Hoje vou
falar um pouco sobre como todos nós nos maltratamos através da fantasia. Fantasia
aqui é entendida como toda e qualquer idéia que não seja comprovada/trazida à
realidade. São nossas crenças a respeito de certas situações, as várias explicações
e possibilidades que elaboramos em nossas mentes para justificar comportamentos
alheios, acontecimentos, etc.
Passamos
tanto tempo fantasiando, que muitas vezes confundimos a fantasia com o que é
real. Quando se pensa “não farei isso, não será bem visto; fulano está me
ignorando porque aquele outro dia eu agi daquela forma e ele não gostou; se eu
expuser o que sinto, o outro não irá aceitar bem”, entre outros exemplos, o que
está acontecendo é que a realidade está sendo deixada de lado. O aqui-e-agora,
o momento presente, fica imperceptível aos olhos de quem está ruminando suas
fantasias. E na grandissíssima maioria das vezes, as fantasias são “catastróficas”
e nos colocam num lugar de sofrimento, angústia, ansiedade, impotência.
Essa não
é uma ação fácil de se reconhecer,até porque serve a um propósito. As fantasias,
por mais dolorosas que sejam muitas vezes, servem como uma defesa. São defesas
de pessoas que já se machucaram muito ao exporem seus sentimentos, pensamentos,
ao se abrirem para o mundo e não se sentirem aceitas e acolhidas. Foram aprendendo
todas essas crenças que hoje sustentam suas fantasias; congelaram em situações
passadas e continuam agindo em seu modo de emergência, como se ainda hoje
precisassem ter “o pé atrás”, manterem-se céticas, objetivas, racionais, “duras”.
Na verdade, o que acontece é que quando se está nesse funcionamento
disfuncional, busca-se o tempo todo, situações e acontecimentos que confirmem
suas fantasias e crenças. O “neurótico” caminha ao encontro daquilo lhe faz
sofrer e que mantém a sua neurose. E esse não é um movimento consciente, não é
algo prazeroso (muito pelo contrário), mas é conhecido. ESSA dor, pelo menos,
lhe é conhecida; com ela ele sabe lidar de alguma forma. É aquela sensação que
aparece numa frase que talvez muitos já tenham dito ou escutado de alguém: “tá
vendo? Eu tinha razão de pensar o que eu estava pensando. Aconteceu o que eu
temia”. No entanto, o vazio que aparece quando pensa na possibilidade de que talvez
as coisas não sejam assim, traz uma ansiedade muito grande de não saber o que
virá, tira a ilusão de que é possível ter algum controle sobre as situações.
Hoje,
pensando a respeito desse tema, lembrei de um trecho de um livro que li e dizia
que “cada um recria seu mundo, diariamente,
às vezes para redimir-se, às vezes para condenar-se”. É mais ou menos
isso que as fantasias representam nas vidas de todos nós.
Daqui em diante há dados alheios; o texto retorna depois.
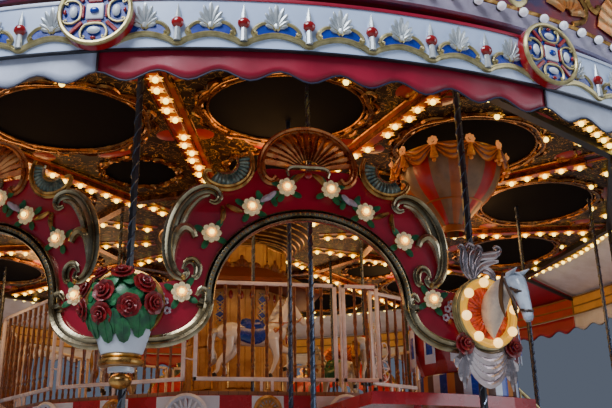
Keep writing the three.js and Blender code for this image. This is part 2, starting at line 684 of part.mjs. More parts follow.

Todos os dias nós
recriamos nosso mundo, e podemos fazê-lo lidando com a realidade – e isso significa
muitas vezes se colocar-se em situações de vulnerabilidade (que não é sinônimo
de fraqueza); verificar se aquilo que estamos percebendo e sentindo é real;
perguntar, tomar uma iniciativa, dizer o que se está sentindo/percebendo, para
que então o outro possa nos dizer o que se passa, e assim possamos sair da
fantasia e adentrar na realidade, ficar no agora. Em contrapartida, se ficamos
ruminando nossas fantasias, recriamos um mundo de condenação, em que nós mesmos
somos os carrascos e nos privamos do novo, de milhares de outras possibilidades
e de inclusive, podermos ter vivências restauradoras.